逃れられない監視の目 だからこそ生きていける:五木寛之「ガウディの夏」(角川文庫)

2013年8月23日

 個人情報を管理されることへの反発が昨今よく見られるようになってきている。「忘れられる権利」なんてのはその最たるものだが、一方で「ビッグデータ」といって蓄積された個人情報をビジネスに役立てようという動きも加速している。

 「ガウディの夏」の舞台は1980年代と思われる日本。ある広告代理店社員の男が、個人情報を集めて権力を行使しようという機関を司る男と戦う。個人が隠したいと考えるような情報を集めることそのものが、新しい権力の源泉になりうるということを作者は見抜いている。文庫版は1991年発行だが、すでに現在の高度情報化社会…というと聞こえがいいものの、要するに個人情報がどこかでビジネスに使われるという姿を予言しているのは驚きだ。

 知られたくない自分の情報がすでに知られているのではないか。そんな主人公たちの抱く疑心暗鬼の思いが、作品全体に暗い雰囲気を漂わせる。常に誰かに監視されているのではないかというもやもやした登場人物の不安が、文中からも漂う。

 恐らくは作者である五木氏自身がそのような不安をずっと感じていたからこそだと思う。作者自身が何かに追われていた。もしかすると、それは雑誌「噂の真相」方面から注がれる視線だったのかもしれないと下衆の勘ぐりもしてしまうが…。
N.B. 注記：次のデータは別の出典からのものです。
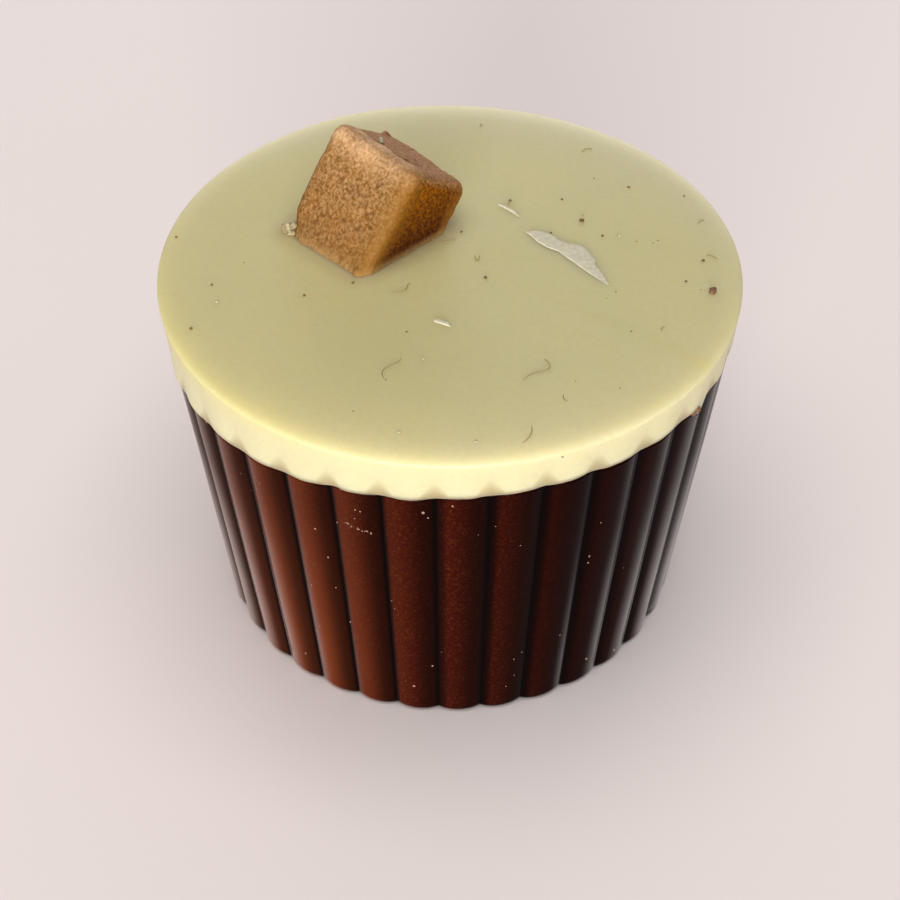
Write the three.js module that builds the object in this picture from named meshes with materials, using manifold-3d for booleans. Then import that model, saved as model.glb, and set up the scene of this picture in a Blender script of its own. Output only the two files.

 ただ、この作品の行き着くところはそんな監視社会からの逃亡ではあるが、人間同士のつながりがそれこそ網目のように張り巡らされている社会において、完全なる逃亡は難しい。人間は社会に所属していないと生きることはできない。その前提に立てば、みんな多かれ少なかれ後ろめたさを引き摺って生きている以上、疑心暗鬼から逃れることはできない。

 個人情報を集められて監視されるという、新しい社会の形への警告を描く中で、実はそういった社会の本質的な姿を気が付かせてくれる。人間同士がつながって社会を成り立たせている以上、監視からは逃れられない。だからこそ、ぼくたちは生きていける。その端境をいかにして歩くか。ぼくたちはどうすればいいのだろう。